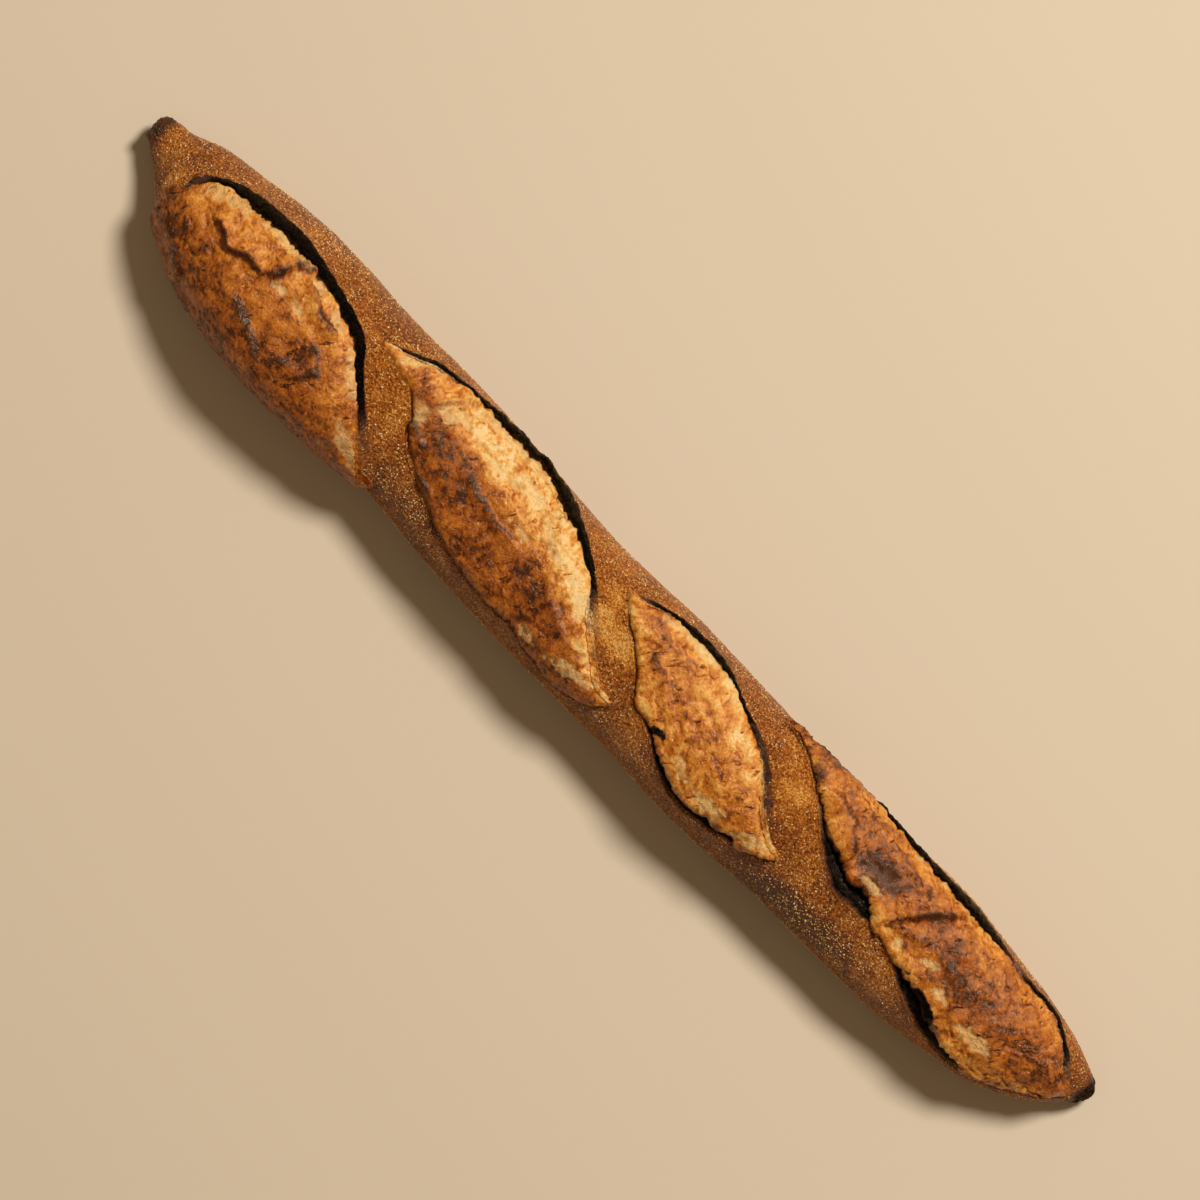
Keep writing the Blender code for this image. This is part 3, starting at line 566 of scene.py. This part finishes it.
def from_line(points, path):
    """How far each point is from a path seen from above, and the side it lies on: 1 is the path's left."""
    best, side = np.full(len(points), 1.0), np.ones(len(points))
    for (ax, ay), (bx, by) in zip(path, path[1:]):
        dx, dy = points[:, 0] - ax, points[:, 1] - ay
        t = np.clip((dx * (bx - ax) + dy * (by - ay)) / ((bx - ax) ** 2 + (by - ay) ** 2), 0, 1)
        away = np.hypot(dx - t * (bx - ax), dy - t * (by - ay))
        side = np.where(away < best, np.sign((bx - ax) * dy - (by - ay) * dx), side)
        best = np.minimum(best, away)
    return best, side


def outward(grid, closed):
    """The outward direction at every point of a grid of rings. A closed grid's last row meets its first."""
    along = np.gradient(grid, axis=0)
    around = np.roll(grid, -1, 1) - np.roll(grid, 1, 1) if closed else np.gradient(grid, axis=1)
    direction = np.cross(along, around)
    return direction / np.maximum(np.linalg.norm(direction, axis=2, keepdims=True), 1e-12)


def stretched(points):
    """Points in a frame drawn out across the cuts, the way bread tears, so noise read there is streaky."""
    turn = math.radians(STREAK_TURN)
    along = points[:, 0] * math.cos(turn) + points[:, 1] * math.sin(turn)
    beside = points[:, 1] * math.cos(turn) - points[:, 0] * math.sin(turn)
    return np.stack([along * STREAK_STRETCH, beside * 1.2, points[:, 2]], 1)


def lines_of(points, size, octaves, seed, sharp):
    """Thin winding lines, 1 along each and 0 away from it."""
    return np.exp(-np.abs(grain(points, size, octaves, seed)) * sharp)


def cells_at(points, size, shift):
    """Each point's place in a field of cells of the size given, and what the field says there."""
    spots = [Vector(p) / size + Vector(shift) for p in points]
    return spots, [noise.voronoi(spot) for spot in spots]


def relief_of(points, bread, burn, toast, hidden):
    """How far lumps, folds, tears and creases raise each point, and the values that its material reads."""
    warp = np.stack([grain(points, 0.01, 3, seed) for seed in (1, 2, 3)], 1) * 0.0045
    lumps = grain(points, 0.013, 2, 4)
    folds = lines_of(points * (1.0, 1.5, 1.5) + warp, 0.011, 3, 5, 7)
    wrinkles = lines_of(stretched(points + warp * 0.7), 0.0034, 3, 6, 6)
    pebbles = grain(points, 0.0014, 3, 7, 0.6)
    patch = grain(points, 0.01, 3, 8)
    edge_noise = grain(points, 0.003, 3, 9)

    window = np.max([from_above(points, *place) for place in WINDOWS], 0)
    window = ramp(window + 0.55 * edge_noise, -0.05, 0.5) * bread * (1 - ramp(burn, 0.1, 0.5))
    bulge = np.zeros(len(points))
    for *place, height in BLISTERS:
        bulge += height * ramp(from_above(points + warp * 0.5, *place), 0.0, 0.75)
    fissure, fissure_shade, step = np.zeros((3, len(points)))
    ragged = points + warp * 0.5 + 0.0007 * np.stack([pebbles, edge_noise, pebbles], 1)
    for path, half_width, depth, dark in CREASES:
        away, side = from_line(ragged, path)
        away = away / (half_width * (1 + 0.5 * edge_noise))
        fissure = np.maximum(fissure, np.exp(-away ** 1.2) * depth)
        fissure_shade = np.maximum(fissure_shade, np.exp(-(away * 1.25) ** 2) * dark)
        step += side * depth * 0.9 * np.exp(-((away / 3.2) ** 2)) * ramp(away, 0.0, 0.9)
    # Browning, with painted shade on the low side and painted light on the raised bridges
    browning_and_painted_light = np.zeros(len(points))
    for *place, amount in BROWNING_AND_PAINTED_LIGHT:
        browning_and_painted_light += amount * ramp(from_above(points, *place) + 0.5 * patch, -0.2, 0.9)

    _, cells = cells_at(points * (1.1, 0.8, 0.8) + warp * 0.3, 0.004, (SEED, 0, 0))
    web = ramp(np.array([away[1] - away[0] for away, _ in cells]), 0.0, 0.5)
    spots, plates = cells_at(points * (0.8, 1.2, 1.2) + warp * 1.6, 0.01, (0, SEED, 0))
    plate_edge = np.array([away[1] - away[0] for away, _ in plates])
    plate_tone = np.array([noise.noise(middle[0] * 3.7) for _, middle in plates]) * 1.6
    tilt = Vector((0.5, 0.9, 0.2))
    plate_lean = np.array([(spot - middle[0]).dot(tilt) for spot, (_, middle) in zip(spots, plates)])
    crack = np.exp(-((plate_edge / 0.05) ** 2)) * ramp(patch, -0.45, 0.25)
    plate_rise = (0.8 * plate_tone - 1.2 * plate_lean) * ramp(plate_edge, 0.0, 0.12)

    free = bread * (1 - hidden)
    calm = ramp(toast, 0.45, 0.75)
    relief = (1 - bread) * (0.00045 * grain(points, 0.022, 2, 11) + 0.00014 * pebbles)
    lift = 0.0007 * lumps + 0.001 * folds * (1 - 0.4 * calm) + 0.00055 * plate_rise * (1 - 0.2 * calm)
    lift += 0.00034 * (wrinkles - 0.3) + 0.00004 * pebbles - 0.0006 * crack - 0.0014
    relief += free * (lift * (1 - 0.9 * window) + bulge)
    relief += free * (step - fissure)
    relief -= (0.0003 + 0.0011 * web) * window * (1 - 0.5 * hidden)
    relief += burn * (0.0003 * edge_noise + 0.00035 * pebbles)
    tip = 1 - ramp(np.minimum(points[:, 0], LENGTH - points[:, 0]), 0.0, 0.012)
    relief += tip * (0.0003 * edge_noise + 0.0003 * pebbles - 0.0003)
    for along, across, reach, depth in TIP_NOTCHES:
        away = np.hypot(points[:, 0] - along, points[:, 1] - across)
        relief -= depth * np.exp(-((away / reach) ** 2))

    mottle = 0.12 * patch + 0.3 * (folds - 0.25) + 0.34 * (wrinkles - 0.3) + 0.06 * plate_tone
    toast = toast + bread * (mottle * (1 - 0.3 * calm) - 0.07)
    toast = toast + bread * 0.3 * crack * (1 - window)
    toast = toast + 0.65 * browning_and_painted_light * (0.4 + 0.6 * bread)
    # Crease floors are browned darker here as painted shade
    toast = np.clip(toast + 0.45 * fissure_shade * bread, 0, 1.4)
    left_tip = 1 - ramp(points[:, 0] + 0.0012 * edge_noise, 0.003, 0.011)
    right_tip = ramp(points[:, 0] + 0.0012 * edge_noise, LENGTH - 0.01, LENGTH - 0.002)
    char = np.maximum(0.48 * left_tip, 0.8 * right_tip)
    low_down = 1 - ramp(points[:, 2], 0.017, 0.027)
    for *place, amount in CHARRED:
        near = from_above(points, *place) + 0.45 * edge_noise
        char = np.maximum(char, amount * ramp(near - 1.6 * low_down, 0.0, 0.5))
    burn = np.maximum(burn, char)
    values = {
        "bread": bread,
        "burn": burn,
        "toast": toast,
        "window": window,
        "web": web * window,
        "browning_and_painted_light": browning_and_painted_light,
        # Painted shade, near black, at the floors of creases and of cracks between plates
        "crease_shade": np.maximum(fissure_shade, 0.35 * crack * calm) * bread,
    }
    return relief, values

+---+

Stated exercise. Copy all of the data exactly.

Right answer.
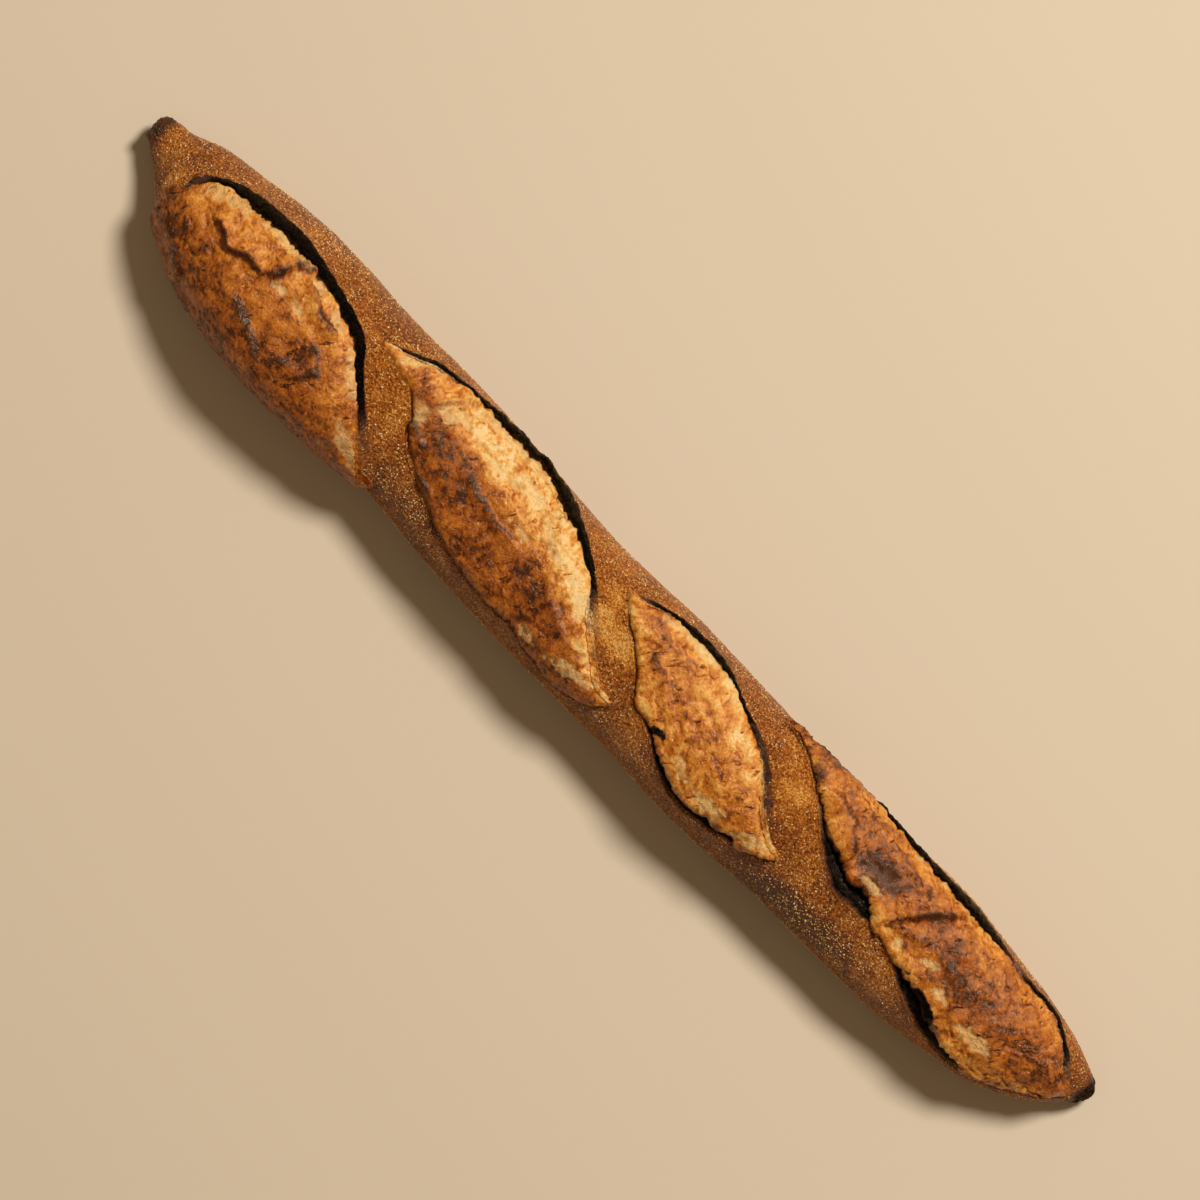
Keep writing the Blender code for this image. This is part 3, starting at line 566 of scene.py. This part finishes it.
def from_line(points, path):
    """How far each point is from a path seen from above, and the side it lies on: 1 is the path's left."""
    best, side = np.full(len(points), 1.0), np.ones(len(points))
    for (ax, ay), (bx, by) in zip(path, path[1:]):
        dx, dy = points[:, 0] - ax, points[:, 1] - ay
        t = np.clip((dx * (bx - ax) + dy * (by - ay)) / ((bx - ax) ** 2 + (by - ay) ** 2), 0, 1)
        away = np.hypot(dx - t * (bx - ax), dy - t * (by - ay))
        side = np.where(away < best, np.sign((bx - ax) * dy - (by - ay) * dx), side)
        best = np.minimum(best, away)
    return best, side


def outward(grid, closed):
    """The outward direction at every point of a grid of rings. A closed grid's last row meets its first."""
    along = np.gradient(grid, axis=0)
    around = np.roll(grid, -1, 1) - np.roll(grid, 1, 1) if closed else np.gradient(grid, axis=1)
    direction = np.cross(along, around)
    return direction / np.maximum(np.linalg.norm(direction, axis=2, keepdims=True), 1e-12)


def stretched(points):
    """Points in a frame drawn out across the cuts, the way bread tears, so noise read there is streaky."""
    turn = math.radians(STREAK_TURN)
    along = points[:, 0] * math.cos(turn) + points[:, 1] * math.sin(turn)
    beside = points[:, 1] * math.cos(turn) - points[:, 0] * math.sin(turn)
    return np.stack([along * STREAK_STRETCH, beside * 1.2, points[:, 2]], 1)


def lines_of(points, size, octaves, seed, sharp):
    """Thin winding lines, 1 along each and 0 away from it."""
    return np.exp(-np.abs(grain(points, size, octaves, seed)) * sharp)


def cells_at(points, size, shift):
    """Each point's place in a field of cells of the size given, and what the field says there."""
    spots = [Vector(p) / size + Vector(shift) for p in points]
    return spots, [noise.voronoi(spot) for spot in spots]


def relief_of(points, bread, burn, toast, hidden):
    """How far lumps, folds, tears and creases raise each point, and the values that its material reads."""
    warp = np.stack([grain(points, 0.01, 3, seed) for seed in (1, 2, 3)], 1) * 0.0045
    lumps = grain(points, 0.013, 2, 4)
    folds = lines_of(points * (1.0, 1.5, 1.5) + warp, 0.011, 3, 5, 7)
    wrinkles = lines_of(stretched(points + warp * 0.7), 0.0034, 3, 6, 6)
    pebbles = grain(points, 0.0014, 3, 7, 0.6)
    patch = grain(points, 0.01, 3, 8)
    edge_noise = grain(points, 0.003, 3, 9)

    window = np.max([from_above(points, *place) for place in WINDOWS], 0)
    window = ramp(window + 0.55 * edge_noise, -0.05, 0.5) * bread * (1 - ramp(burn, 0.1, 0.5))
    bulge = np.zeros(len(points))
    for *place, height in BLISTERS:
        bulge += height * ramp(from_above(points + warp * 0.5, *place), 0.0, 0.75)
    fissure, fissure_shade, step = np.zeros((3, len(points)))
    ragged = points + warp * 0.5 + 0.0007 * np.stack([pebbles, edge_noise, pebbles], 1)
    for path, half_width, depth, dark in CREASES:
        away, side = from_line(ragged, path)
        away = away / (half_width * (1 + 0.5 * edge_noise))
        fissure = np.maximum(fissure, np.exp(-away ** 1.2) * depth)
        fissure_shade = np.maximum(fissure_shade, np.exp(-(away * 1.25) ** 2) * dark)
        step += side * depth * 0.9 * np.exp(-((away / 3.2) ** 2)) * ramp(away, 0.0, 0.9)
    # Browning, with painted shade on the low side and painted light on the raised bridges
    browning_and_painted_light = np.zeros(len(points))
    for *place, amount in BROWNING_AND_PAINTED_LIGHT:
        browning_and_painted_light += amount * ramp(from_above(points, *place) + 0.5 * patch, -0.2, 0.9)

    _, cells = cells_at(points * (1.1, 0.8, 0.8) + warp * 0.3, 0.004, (SEED, 0, 0))
    web = ramp(np.array([away[1] - away[0] for away, _ in cells]), 0.0, 0.5)
    spots, plates = cells_at(points * (0.8, 1.2, 1.2) + warp * 1.6, 0.01, (0, SEED, 0))
    plate_edge = np.array([away[1] - away[0] for away, _ in plates])
    plate_tone = np.array([noise.noise(middle[0] * 3.7) for _, middle in plates]) * 1.6
    tilt = Vector((0.5, 0.9, 0.2))
    plate_lean = np.array([(spot - middle[0]).dot(tilt) for spot, (_, middle) in zip(spots, plates)])
    crack = np.exp(-((plate_edge / 0.05) ** 2)) * ramp(patch, -0.45, 0.25)
    plate_rise = (0.8 * plate_tone - 1.2 * plate_lean) * ramp(plate_edge, 0.0, 0.12)

    free = bread * (1 - hidden)
    calm = ramp(toast, 0.45, 0.75)
    relief = (1 - bread) * (0.00045 * grain(points, 0.022, 2, 11) + 0.00014 * pebbles)
    lift = 0.0007 * lumps + 0.001 * folds * (1 - 0.4 * calm) + 0.00055 * plate_rise * (1 - 0.2 * calm)
    lift += 0.00034 * (wrinkles - 0.3) + 0.00004 * pebbles - 0.0006 * crack - 0.0014
    relief += free * (lift * (1 - 0.9 * window) + bulge)
    relief += free * (step - fissure)
    relief -= (0.0003 + 0.0011 * web) * window * (1 - 0.5 * hidden)
    relief += burn * (0.0003 * edge_noise + 0.00035 * pebbles)
    tip = 1 - ramp(np.minimum(points[:, 0], LENGTH - points[:, 0]), 0.0, 0.012)
    relief += tip * (0.0003 * edge_noise + 0.0003 * pebbles - 0.0003)
    for along, across, reach, depth in TIP_NOTCHES:
        away = np.hypot(points[:, 0] - along, points[:, 1] - across)
        relief -= depth * np.exp(-((away / reach) ** 2))

    mottle = 0.12 * patch + 0.3 * (folds - 0.25) + 0.34 * (wrinkles - 0.3) + 0.06 * plate_tone
    toast = toast + bread * (mottle * (1 - 0.3 * calm) - 0.07)
    toast = toast + bread * 0.3 * crack * (1 - window)
    toast = toast + 0.65 * browning_and_painted_light * (0.4 + 0.6 * bread)
    # Crease floors are browned darker here as painted shade
    toast = np.clip(toast + 0.45 * fissure_shade * bread, 0, 1.4)
    left_tip = 1 - ramp(points[:, 0] + 0.0012 * edge_noise, 0.003, 0.011)
    right_tip = ramp(points[:, 0] + 0.0012 * edge_noise, LENGTH - 0.01, LENGTH - 0.002)
    char = np.maximum(0.48 * left_tip, 0.8 * right_tip)
    low_down = 1 - ramp(points[:, 2], 0.017, 0.027)
    for *place, amount in CHARRED:
        near = from_above(points, *place) + 0.45 * edge_noise
        char = np.maximum(char, amount * ramp(near - 1.6 * low_down, 0.0, 0.5))
    burn = np.maximum(burn, char)
    values = {
        "bread": bread,
        "burn": burn,
        "toast": toast,
        "window": window,
        "web": web * window,
        "browning_and_painted_light": browning_and_painted_light,
        # Painted shade, near black, at the floors of creases and of cracks between plates
        "crease_shade": np.maximum(fissure_shade, 0.35 * crack * calm) * bread,
    }
    return relief, values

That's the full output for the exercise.